The Sixth Stage of Grief Is Retro-computing

Moore’s law, the speed at which technology moves forward, means that the digital past gets smaller every year. So this is what is left are the tracings of hundreds of people, or thousands, who, 20, 30, 40 years ago found each other and decided to fabricate all this…digital stuff. Glittering ephemera. They left these markings and moved on.

Who wouldn’t want to go back 20 years—to drive again into the office, to sit before the whiteboard in a beanbag chair, in a place of warmth and clarity, and give it another try?

Go read.

August 21st, 2017

In 1961, Frank Drake helped organise the first Search for Extraterrestrial Intelligence (SETI) conference. In preparation for his speech, he came up with the Drake Equation, which effectively multiplies a whole lot of unknown probabilities together to come up with a figure which may or may not tell us how many real live aliens there might be out there trying to communicate with us.

Drake’s Equation is little more than an interesting thought experiment, since every single variable is a SWAG. Still, people use it to come up with a figure that motivates them to aid the search. Nothing wrong with that.

But even if Drake’s Equation convinces you that there are many many civilisations out there, there’s reason to believe that the Earth is unique, or at least very rare, in one way. From where we stand, the sun and the moon both occupy about 30 arc seconds, or to put it differently, the sun is 400 times bigger than the moon and also 400 times further away.

Where the unique becomes sublime is when we have a total eclipse of the sun.
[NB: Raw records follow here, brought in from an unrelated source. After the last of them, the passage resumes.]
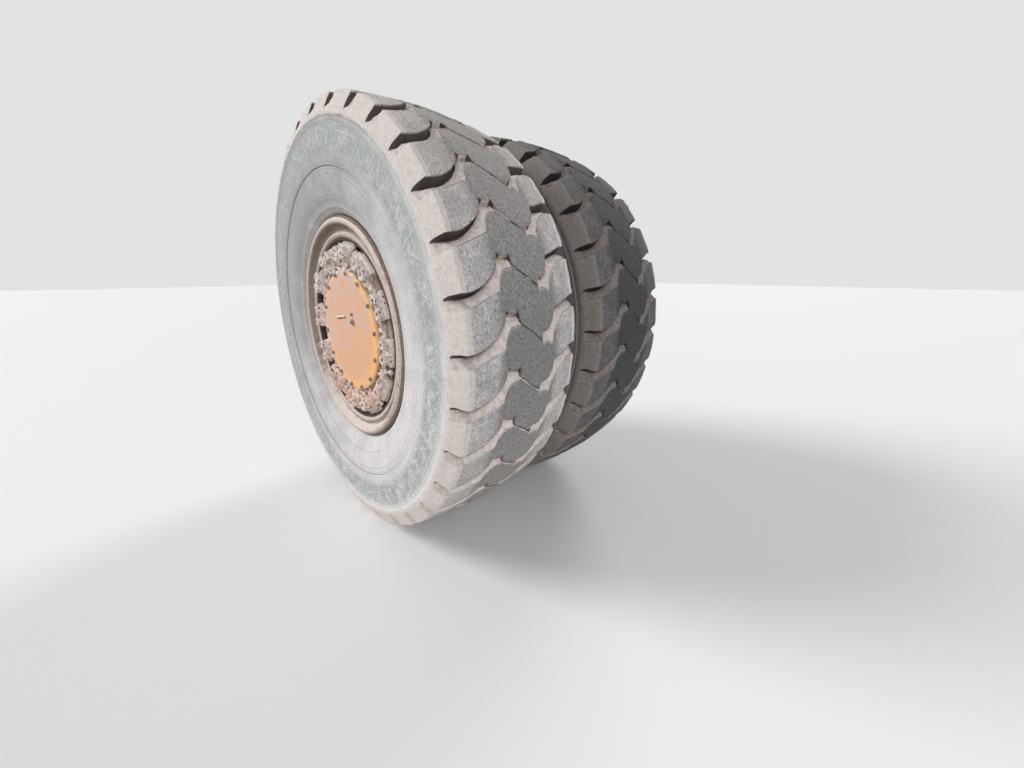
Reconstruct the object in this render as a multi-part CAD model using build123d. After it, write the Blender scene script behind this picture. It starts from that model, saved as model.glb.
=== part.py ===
"""Rear twin-wheel end of a rigid mining dump truck.

Two tyres on multi-piece rims sit side by side on one cast hub.  The hub turns
on a hollow spindle that bolts to the rear axle housing, with the brake housing
between them, and the axle shaft runs through the spindle into the final drive.

Frame: millimetres, +Z up, +X towards the front of the truck, +Y towards the
truck's centre line.  The origin is the centre of the spindle's mounting face,
so the wheels lie on the -Y side and the outer face of the wheel looks to -Y.
"""

from build123d import *
import os
from math import atan2, cos, radians, sin, tan

# Tyres, both alike: radius and full width at each change of the outside, from the crown to the bead
TYRE_R = 1436.0
CROWN_WIDTH = 318.0
TREAD_EDGE_R = 1406.0
TREAD_FACE_WIDTH = 800.0
SHOULDER_R = 1312.0
SHOULDER_WIDTH = 884.0
BUTTRESS_R = 1253.0
UPPER_SIDE_R = 1153.0
SECTION_WIDTH = 892.0
ARMOUR_R = 1028.0
ARMOUR_WIDTH = 878.0
ARMOUR_STEP = 6.0
LOWER_SIDE_R = 938.0
LOWER_SIDE_WIDTH = 854.0

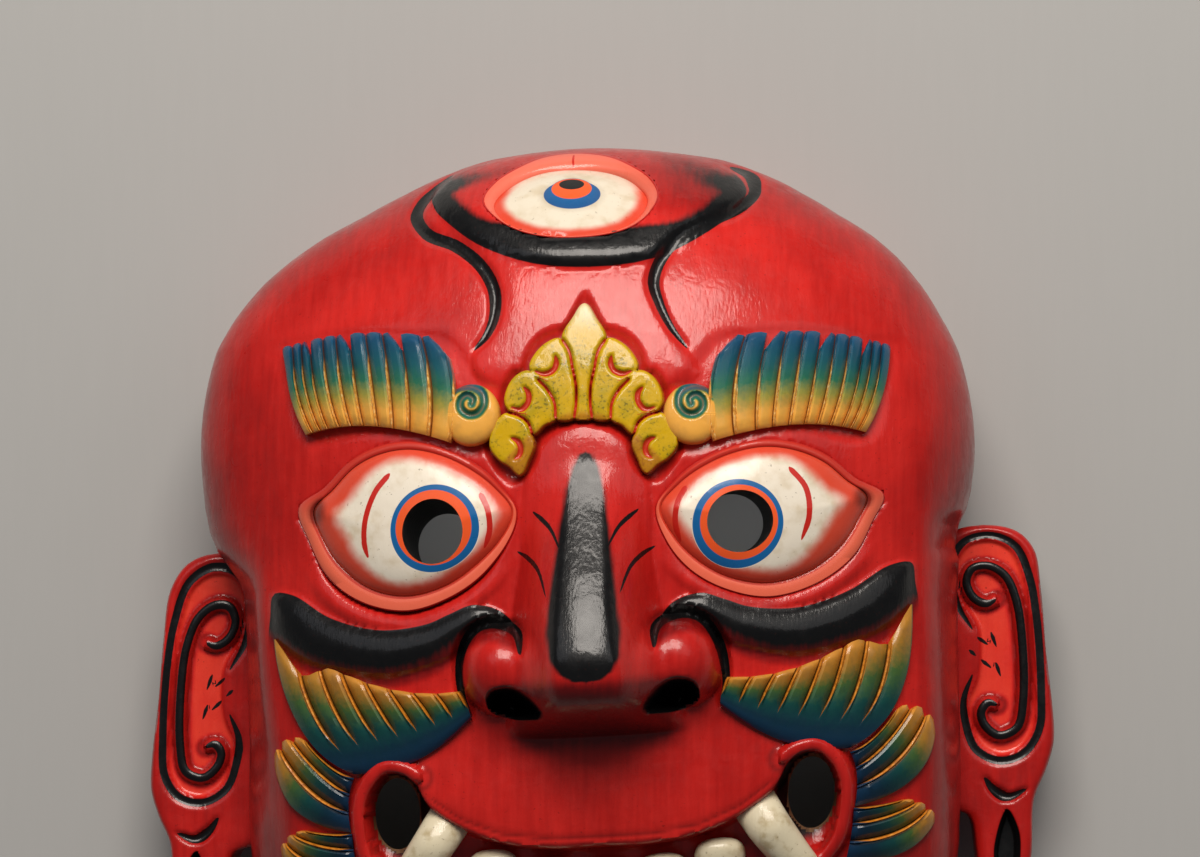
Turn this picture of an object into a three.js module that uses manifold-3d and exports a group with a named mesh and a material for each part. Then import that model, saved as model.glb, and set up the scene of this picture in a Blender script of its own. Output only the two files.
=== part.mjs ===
// A lakhey dance mask of Nepal, carved from one block of wood and hollowed from behind.
// It lies on its flat rim with the face up: +X is the viewer's right, +Y the top of the head,
// +Z the way the face looks. Lengths are millimetres and angles degrees.
import * as THREE from "three";
import { mergeVertices } from "three/addons/utils/BufferGeometryUtils.js";
import Module from "manifold-3d";

const wasm = await Module();
wasm.setup();

// The head's own sizes.
const HEAD_WIDTH = 286;
const HEAD_HEIGHT = 351;
const SIDE_DEPTH = 48;
const FACE_DEPTH = 125;
const WALL = 18;

// What is bored, joined on and raised.
const EYE_HOLE_RADIUS = 11.6;
const MOUTH_HOLE_RADIUS = 7.5;
const BORE_LENGTH = 120;
const MOUTH_DEPTH = 9;
const NOSE_REACH = 40;
const EAR_THICKNESS = 26;
const EAR_BACK = 12;
const BROW_RELIEF = 5.5;
const WHISKER_RELIEF = 5;
const CROWN_RELIEF = 4.5;
const LIP_RELIEF = 8;
const LID_RADIUS = 3.2;
const EYEBALL_RELIEF = 9;
const FANG_RADIUS = 8;
const SINK = 6;

// The carver's drawing of the face. Every place below is laid out on it and then scaled to the head.
const DRAWING = { width: 286, height: 351, widest: 54.5 };
const ACROSS = HEAD_WIDTH / DRAWING.width;
const UPWARD = HEAD_HEIGHT / DRAWING.height;
const HALF = DRAWING.width / 2;
const CROWN_RISE = DRAWING.height / 2 - DRAWING.widest;
const JAW_DROP = DRAWING.height / 2 + DRAWING.widest;
const JAW = { round: 2.6, square: 4, from: 0.35, to: 0.65 };

// The hand carving leans: the lower face tips to one side and drifts across.
const LEAN = { slope: 0.055, from: 75, to: 0 };
const DRIFT = { reach: 4.5, from: 10, to: -60, inner: 118, outer: 138 };

// The real head's outline at each height, against the drawing's oval: how much wider each side is and
// how far the pair sits to the right. The ears stand where it is narrow.
const OUTLINE = {
  from: 0.82,
  middle: 40,
  wide: [
    [176, 0], [171, 5], [166, 2.8], [158, 0.8], [150, 1.2], [142, 4.1], [134, 5.5], [124, 6.3], [100, 6.1],
    [90, 4.8], [80, 3.7], [54, 1.4], [44, 0.3], [36, -1.5], [20, -9], [0, -10], [-40, -9], [-85, -5],
    [-110, 0],
  ],
  shift: [
    [162, 2.4], [148, 1], [134, -1.2], [126, -2.6], [112, -4], [100, -4.4], [30, -4.1], [15, 1], [-90, 1.8],
    [-110, 0],
  ],
};

const SIDES = [-1, 1];
const radians = THREE.MathUtils.degToRad;
const lerp = THREE.MathUtils.lerp;

function ease(value, from, to) {
  const t = Math.min(1, Math.max(0, (value - from) / (to - from)));
  return t * t * (3 - 2 * t);
}

// 0 in the middle of the face, 1 on the head's outline, which is drawn in from its edge by inset.
function headShare(x, y, inset = 0) {
  const up = y - DRAWING.widest;
  const across = Math.abs(x) / (HALF - inset / ACROSS);
  if (up >= 0) return Math.hypot(across, up / (CROWN_RISE - inset / UPWARD));
  const down = -up / (JAW_DROP - inset / UPWARD);
  // The cheeks are square and the chin is round.
  const power = lerp(JAW.round, JAW.square, ease(across / (across + down), JAW.from, JAW.to));
  return (across ** power + down ** power) ** (1 / power);
}

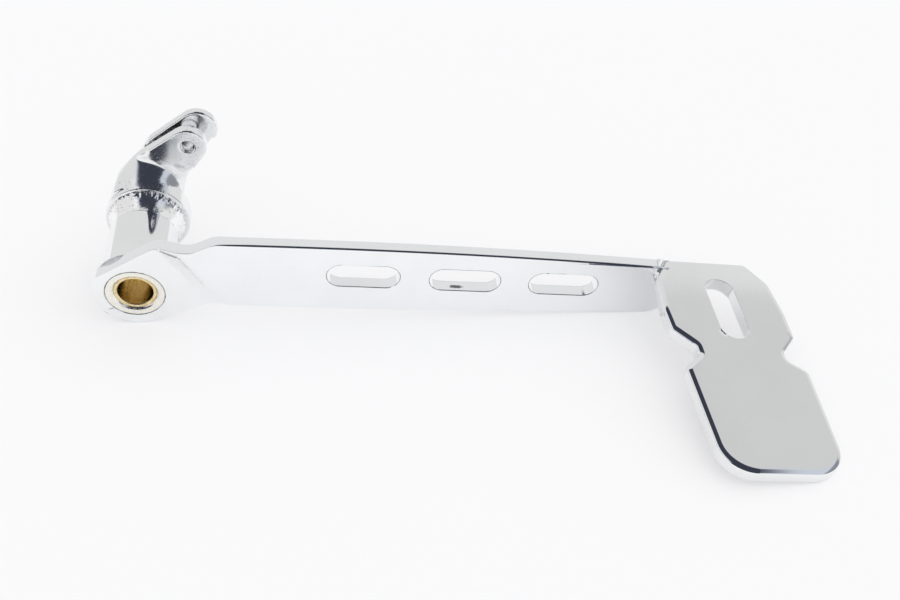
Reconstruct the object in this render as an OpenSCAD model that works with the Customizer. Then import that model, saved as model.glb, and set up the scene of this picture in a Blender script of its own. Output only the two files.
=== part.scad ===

If the moon were bigger, we wouldn’t see a halo. If the moon were smaller, it wouldn’t be a total eclipse.

Which is why Iain Banks, in his novel Transition, suggests that instead of watching the great American eclipse of 2017, you should rather be looking around. Many of the spectators might have hitch hiked a number of lightyears to observe the phenomenon.

Eternal September

September marks the start of spring in South Africa. While we sometimes have rain, this year September 1st was an absolutely gorgeous day.

Also, in the other hemisphere, students go to school after summer holidays. Back in the late eighties and early nineties, new students getting access to the university computer networks caused all kinds of chaos on usenet (what we had instead of the world wide web back then) until they acquired some clue.

This changed in September 1993, when AOL came online and flooded the network with clueless lusers. Some nerd types adopted a new calendar — today being September 7672, 1993.

On September 1st 2014, the lusers got to Tam.

The ‘net is just a little bit poorer today.

 

NIGHTMARE #6

One of the disks that came with my Apple ][ clone contained a little game called Nightmare #6. At the time it completely stumped me, there seemed to be no way to beat the game. I’d worked out that a move consisted of two letters, no more, no less, and that it was possible to lose points quite quickly, and also possible to not lose points, but I never worked out how to actually gain points.

For some reason I thought of this game again the other day, tried to find it. This was not easy, but plenty google later I found it in the Apple Software Bank Volume 1.

Of course my BASIC is better than it was in 1980. I learned that:

  • You get eleven moves
  • Each move consists of two letters
  • Using the same letter twice gives you a “nightmare #6”, which doubles the amount of points you lose on the next wrong move
  • Re-using the first letter of a previous move gives you “super zonk”, which quadruples the amount of points you lose on the next wrong move
  • Any other move gives you no points, except when the value of the two letters (A = 1, Z = 26) add up to a multiple of ten.
  • If the letters add up to a multiple of ten, you score that value, and the score associated with the second letter is set to this same value.

So, NZ (14 + 26 = 40) is a valid move. So is OY, PX, QW, RV and SU. After playing these, you can’t re-use N, O, P, Q, R or S, but U, V, W, X, Y and Z are all set to 40, so UV, WX and YZ are legal moves for 80 points each, and leaves V, X and Z set to 80.  VZ and XZ give you 160 points each, finishing the game with 1880 points out of a (claimed) possible 2080 points.

So I thought about it some more. Realised that while NZ is a good place to start, XZ (24 + 26 = 50) is better. Of course this means that PX is no longer a legal move, you can’t play the first letter again. OY, QW, RV and SU are still good for 40 points each, and YZ, WZ, VZ and UZ give 90, 130, 170 and 210 points (because the point value of Z increases every time). But this is only nine turns, and we need eleven. Fortunately we still have J (= 10) and T (= 20) to play TZ and JZ, for a total score of 2280 points.

I still don’t know how the author got to the “possible 2080” points.

Screen capture of end of Nightmare #6, with 2280 out of a possible 2080 points.

 

Oh yes, and this is why I’m with Jason Scott — we’re not huge Wikipedia fans because they delete perfectly good information.  Someone took the trouble to write something about Nightmare #6, and noted that it is possible to get more than 2080 points, but the editors decided that “WP is not a videogame guide“.